**Entries provided:**

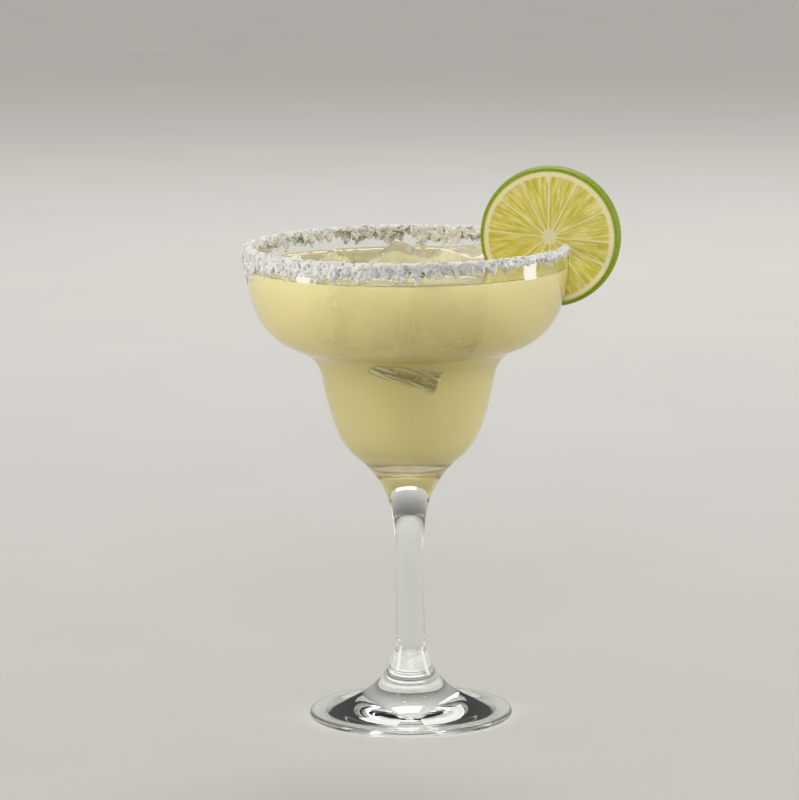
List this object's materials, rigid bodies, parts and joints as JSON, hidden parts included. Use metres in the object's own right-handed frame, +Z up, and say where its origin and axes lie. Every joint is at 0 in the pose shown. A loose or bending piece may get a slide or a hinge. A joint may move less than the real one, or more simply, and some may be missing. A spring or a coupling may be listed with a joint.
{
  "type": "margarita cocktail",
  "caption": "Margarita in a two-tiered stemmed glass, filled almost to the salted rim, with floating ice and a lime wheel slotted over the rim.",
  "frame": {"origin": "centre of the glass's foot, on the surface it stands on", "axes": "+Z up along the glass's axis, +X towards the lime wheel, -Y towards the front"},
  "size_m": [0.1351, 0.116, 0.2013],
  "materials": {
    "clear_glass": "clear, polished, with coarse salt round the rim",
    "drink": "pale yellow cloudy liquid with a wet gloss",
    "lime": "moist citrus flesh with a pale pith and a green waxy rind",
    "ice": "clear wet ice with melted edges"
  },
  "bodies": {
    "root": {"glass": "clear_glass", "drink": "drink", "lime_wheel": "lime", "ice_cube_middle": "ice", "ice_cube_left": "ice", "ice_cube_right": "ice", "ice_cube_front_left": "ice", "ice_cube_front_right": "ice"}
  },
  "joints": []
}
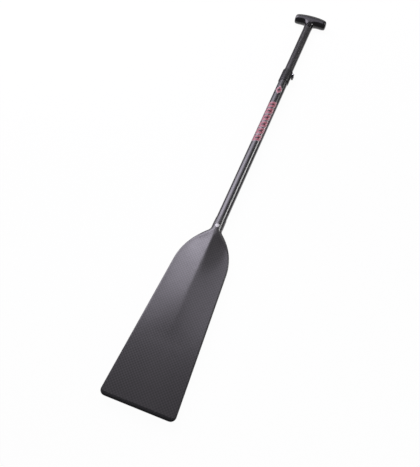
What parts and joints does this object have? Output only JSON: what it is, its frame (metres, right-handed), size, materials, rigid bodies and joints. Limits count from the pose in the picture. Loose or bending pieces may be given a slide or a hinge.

**Set problem:**
All of the entries must be written out exactly as they stand.

**Reply:**
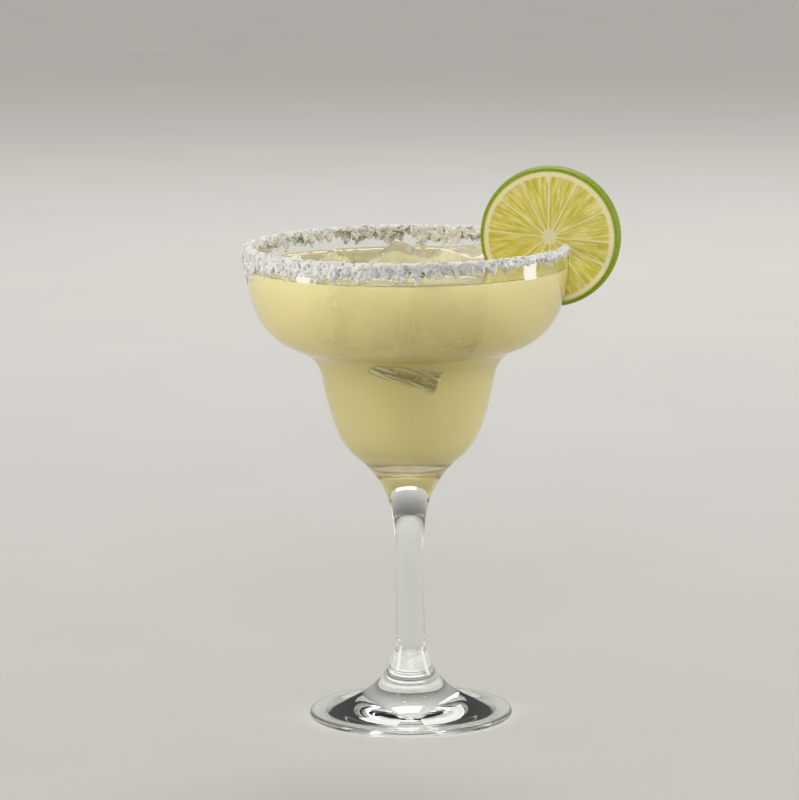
List this object's materials, rigid bodies, parts and joints as JSON, hidden parts included. Use metres in the object's own right-handed frame, +Z up, and say where its origin and axes lie. Every joint is at 0 in the pose shown. A loose or bending piece may get a slide or a hinge. A joint may move less than the real one, or more simply, and some may be missing. A spring or a coupling may be listed with a joint.
{
  "type": "margarita cocktail",
  "caption": "Margarita in a two-tiered stemmed glass, filled almost to the salted rim, with floating ice and a lime wheel slotted over the rim.",
  "frame": {"origin": "centre of the glass's foot, on the surface it stands on", "axes": "+Z up along the glass's axis, +X towards the lime wheel, -Y towards the front"},
  "size_m": [0.1351, 0.116, 0.2013],
  "materials": {
    "clear_glass": "clear, polished, with coarse salt round the rim",
    "drink": "pale yellow cloudy liquid with a wet gloss",
    "lime": "moist citrus flesh with a pale pith and a green waxy rind",
    "ice": "clear wet ice with melted edges"
  },
  "bodies": {
    "root": {"glass": "clear_glass", "drink": "drink", "lime_wheel": "lime", "ice_cube_middle": "ice", "ice_cube_left": "ice", "ice_cube_right": "ice", "ice_cube_front_left": "ice", "ice_cube_front_right": "ice"}
  },
  "joints": []
}
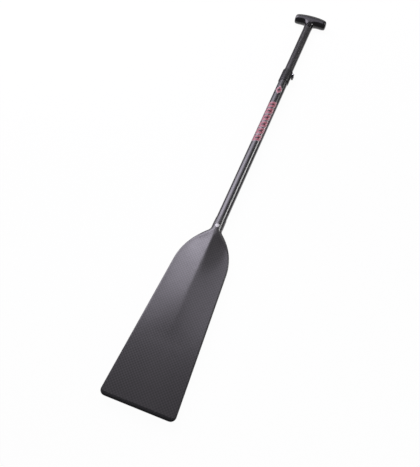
What parts and joints does this object have? Output only JSON: what it is, its frame (metres, right-handed), size, materials, rigid bodies and joints. Limits count from the pose in the picture. Loose or bending pieces may be given a slide or a hinge.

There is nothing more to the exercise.